Holding: Appeal dismissed.


(1) No. The appellant relies on the Supreme Court of Canada case of Schreyer v. Schreyer, 2011 SCC 35. In that case, the husband made an assignment into bankruptcy without giving notice to the wife, who had an equalization claim under Manitoba family law legislation. He was also discharged without notice to her, thereby releasing him from her claim. However, the husband owned a farm, which was exempt from execution by creditors under s. 13 of Manitoba’s The Judgments Act and could not be disposed of by the trustee in bankruptcy for distribution to creditors. Speaking for the court, LeBel J. stated that the appropriate remedy for the appellant would be to apply for leave to pursue a claim against the exempt property pursuant to s. 69.4 of the BIA. Lifting the stay of proceedings cannot prejudice the estate assets available for distribution. This procedure would allow bankruptcy law to maximize returns to the family rather than focusing on the needs of the bankrupt.

The appellant submits that LeBel’s comments apply only to an equalization payment, not to custody cost awards. Her argument hinges on what she submits is a necessary link between a lift-stay order and a spouse’s ability, before bankruptcy, to obtain an order granting a proprietary interest in the other spouse’s property under s. 9(1) of the Family Law Act (FLA).

In Schreyer, LeBel J. explained that the only way Ms. Schreyer’s equalization claim would not have been extinguished by Mr. Schreyer’s discharge from bankruptcy was by obtaining an order lifting the stay so she could pursue a proprietary remedy under s. 17 of the Family Property Act of Manitoba. The appellant therefore submits that the lift-stay remedy is only applicable where the debtor spouse is then able to obtain a proprietary interest in exempt assets in pursuit of an equalization claim.

The Court rejected this submission, distinguishing the facts of Schreyer from those of the present case. In Manitoba, a farm property is exempt from execution by creditors. As a result, a proprietary order would have been necessary to allow a spouse to realize on such property outside bankruptcy. By contrast, in Ontario, outside of bankruptcy, RRSP’s are not exempt from execution by creditors, as they are not a class of property specified under the Execution Act. Therefore no order under ss. 9(1)(b) or (d) of the Family Law Act is necessary to allow a spouse to execute any debt against an RRSP belonging to the other spouse. However, once a spouse makes an assignment into bankruptcy, that spouse’s RRSP’s become exempt property. Accordingly, the lift-stay remedy allows the creditor spouse to execute any debt against RRSP’s; they are only exempt under the bankruptcy regime, not under the provincial property and creditor’s rights laws.

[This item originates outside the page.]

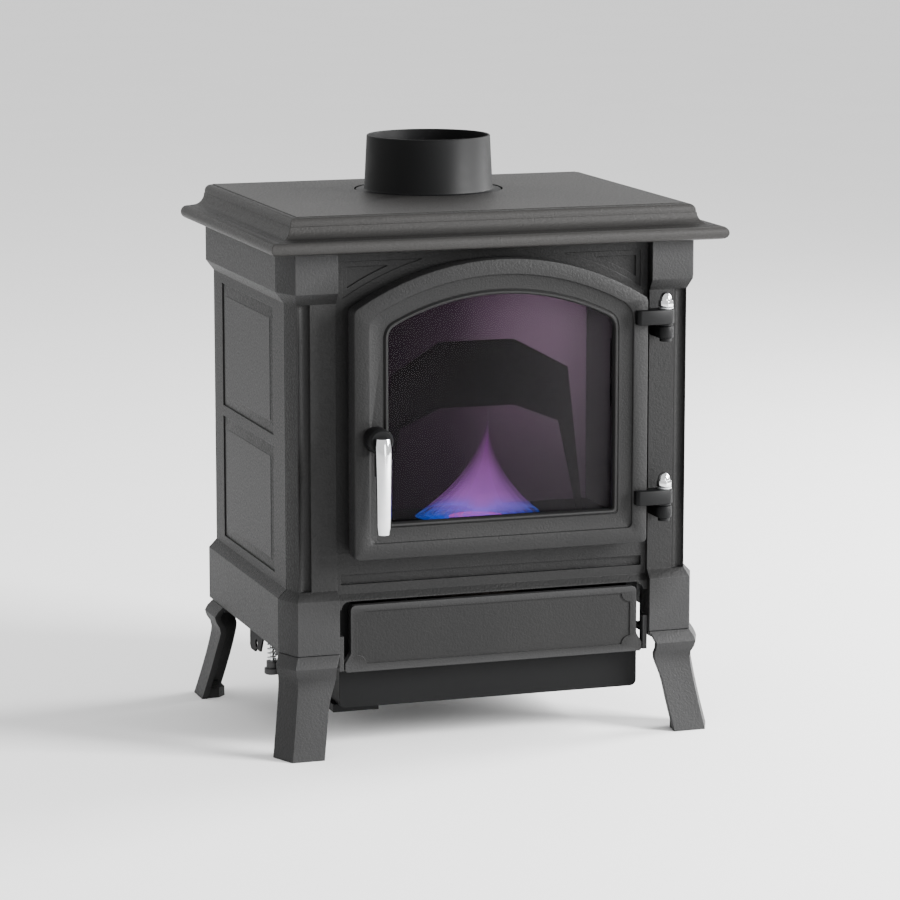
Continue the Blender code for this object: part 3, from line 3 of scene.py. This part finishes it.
import bmesh
import bpy
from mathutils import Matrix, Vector


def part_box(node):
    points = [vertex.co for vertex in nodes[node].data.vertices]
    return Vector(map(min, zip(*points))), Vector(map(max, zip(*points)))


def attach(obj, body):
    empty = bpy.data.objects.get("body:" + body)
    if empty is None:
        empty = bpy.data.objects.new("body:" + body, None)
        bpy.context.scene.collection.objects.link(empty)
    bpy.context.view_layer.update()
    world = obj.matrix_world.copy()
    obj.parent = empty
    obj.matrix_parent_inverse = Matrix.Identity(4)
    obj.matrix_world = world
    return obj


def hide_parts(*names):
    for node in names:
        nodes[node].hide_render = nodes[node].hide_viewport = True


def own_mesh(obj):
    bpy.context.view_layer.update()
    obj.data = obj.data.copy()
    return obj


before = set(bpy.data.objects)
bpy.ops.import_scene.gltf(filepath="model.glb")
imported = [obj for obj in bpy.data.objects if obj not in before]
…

Schreyer does not suggests that the equitable considerations for allowing a spouse to obtain the lift-stay remedy to execute against exempt or protected assets of the other spouse are limited to enforcing an equalization claim and would not apply, in appropriate circumstances, to a costs award arising out of protracted family litigation.

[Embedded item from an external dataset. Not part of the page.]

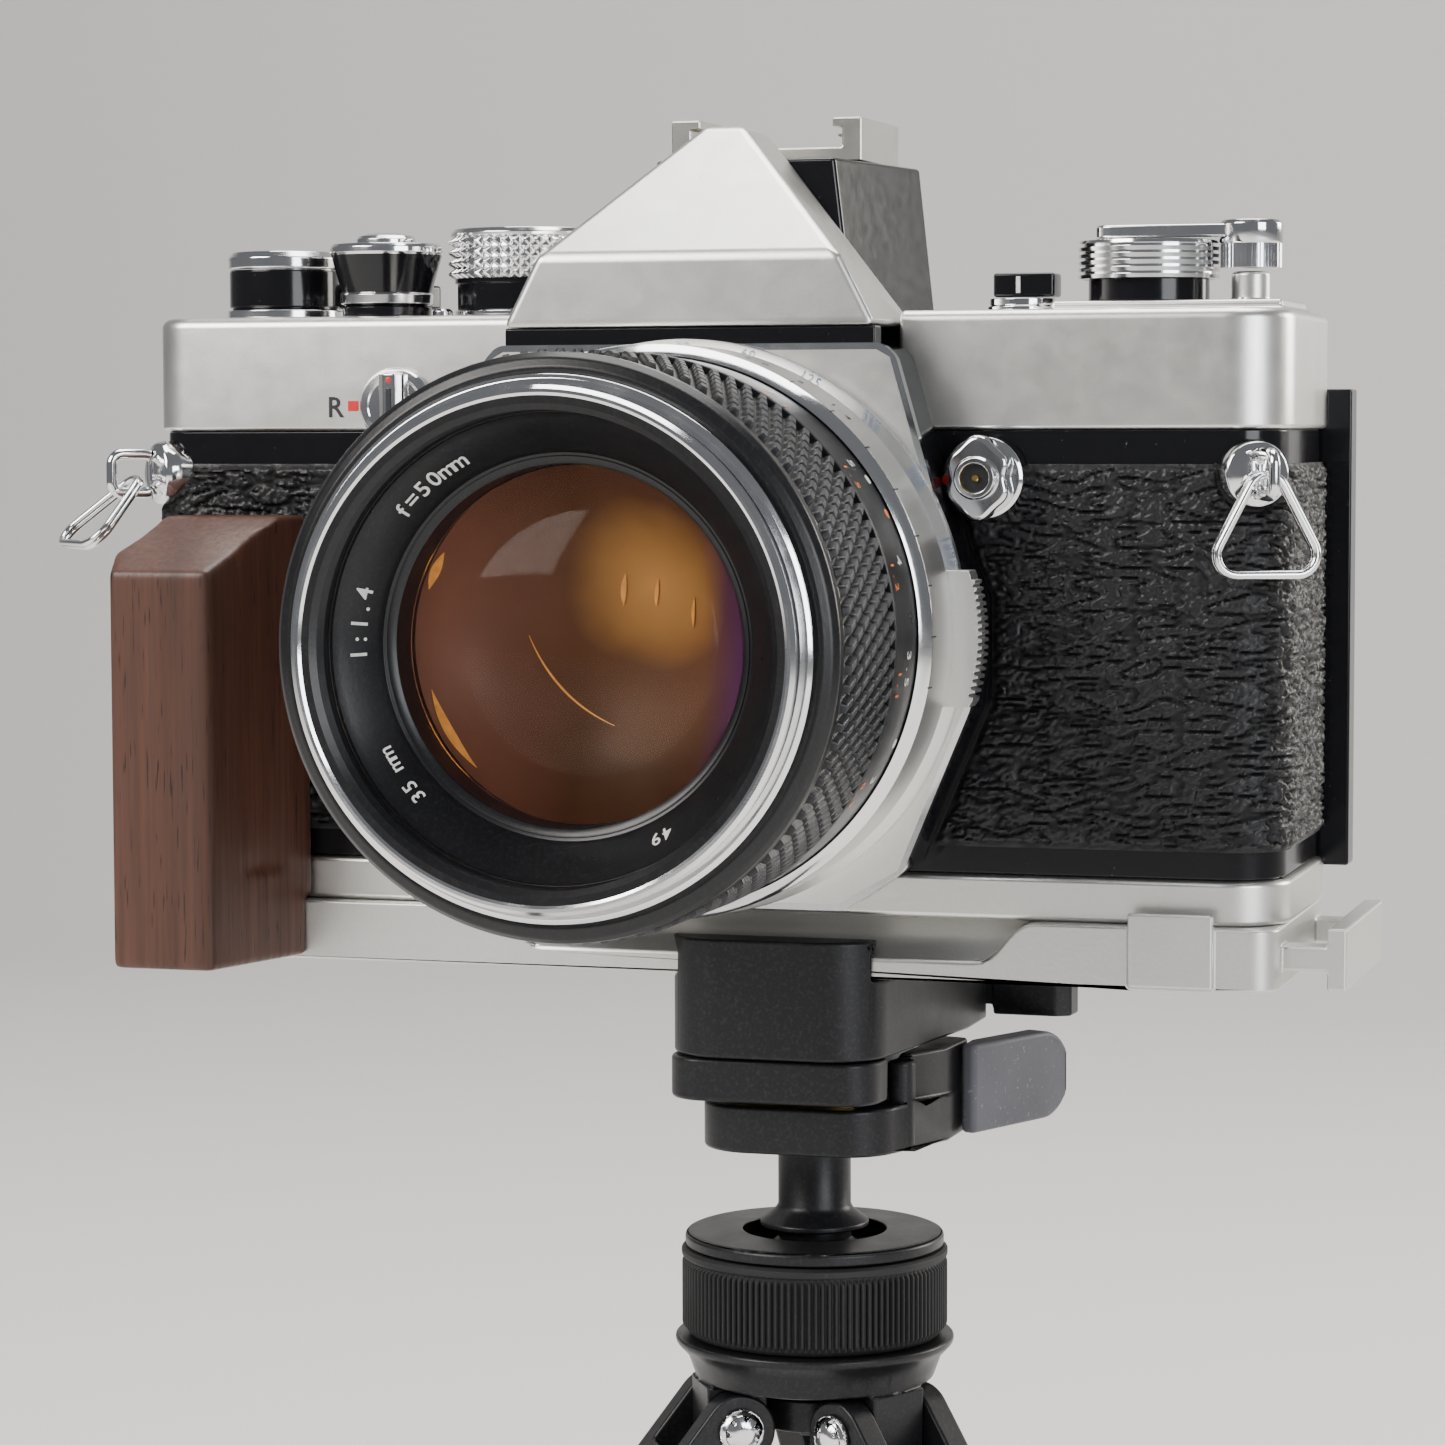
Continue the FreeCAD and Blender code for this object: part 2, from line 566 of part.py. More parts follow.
def shell_block(name, inset, low, high, back=None):
    """A block with the body shell's plan, inset all round, its front corners rounded."""
    inset = Size.of(inset)
    far = S.body_depth - inset if back is None else Size.of(back)
    half = S.half_width - inset
    body = slab(name, "XY_Plane", [(-half, inset), (half, inset), (half, far), (-half, far)],
                Size.of(high) - low, cam(S.shell_middle, 0, low))
    rounded(body, S.corner_radius - inset, Z_AXIS, lambda spot: spot.y < 5 and spot.x < 0)
    return rounded(body, S.right_corner_radius - inset, Z_AXIS, lambda spot: spot.y < 5 and spot.x > 0)


def panel_outline(shrink=0.0):
    """Front view of the lens panel and mirror box, from its top left corner round clockwise."""
    right = [(24.1 - shrink, 63.4), (30.3 - shrink, 41.7), (32.5 - shrink, 36.7), (32.6 - shrink, 24.6),
             (25 - shrink, 6.4), (18 - shrink, 1.7)]
    top = [(-22.6, 65.0 - shrink), (22.6, 65.0 - shrink)]
    left = [(-x, z) for x, z in reversed(right)]
    return top + right + left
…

The Court highlights LeBel J.’s identification of maximizing returns to the family unit as a whole, not just the bankrupt, as a policy objective of bankruptcy law in Schreyer. This is the effect of lifting the stay and allowing the creditor spouse, where it is equitable to do so, to realize against exempt assets of the bankrupt spouse, which are not available to other creditors in the bankruptcy.

(2) No.

(A) Material Prejudice

The Court finds that while differential treatment may justify a finding of material prejudice, it is not a necessary factor. Material prejudice can arise from the size of the debt and the expected loss. In this case, the motion judges’ three factual findings of: (i) the need for the father to pursue lengthy custody and access litigation in order to have any relationship with his children; (ii) the mother’s failure to pay anything toward the costs ordered by the Court of Appeal; and (iii) the fact that the mother thwarted the enforcement of the costs award by reneging on assurances she made to the court about her intent to pay the costs and not use bankruptcy to thwart that payment, ground the finding of prejudice.

  1. 69.4(a) also requires that the material prejudice be related to the “continued operation” of the stay. The motion judge was entitled to find that the father would “in all likelihood, receive nothing” absent a lifting of the stay.

(B) Equitable Grounds

Under s. 69.4, courts have a broad discretion based on the particulars of the case in a finding of equitable grounds. It was within the motion judge’s discretion to take into account the circumstances regarding the background to the debt, particularly in the context where other creditors would not be affected by the order being sought. Although the appellant characterizes her decision to make an assignment into bankruptcy in the midst of the review hearing as a “change in [her] intention”, there is no explanation on the record for that change. In addition, since the respondent would be enforcing the costs award against exempt assets in the bankruptcy, other creditors would not be affected.

(3) No. The motion judge’s finding was reasonable based on the appellant’s statement of affairs. Although it is open for any creditor to oppose the discharge of the bankrupt, there is no guarantee that any order will be made or that any funds will be available. Any potential increase in the value of the home is purely speculative.

Regardless, the bankruptcy regime includes s. 69.4 and the ability of the court to lift the stay in favour of a particular creditor in prescribed circumstances. The use of that provision in these circumstances is based on sound reasons consistent with the scheme of the BIA to relieve against the automatic stay.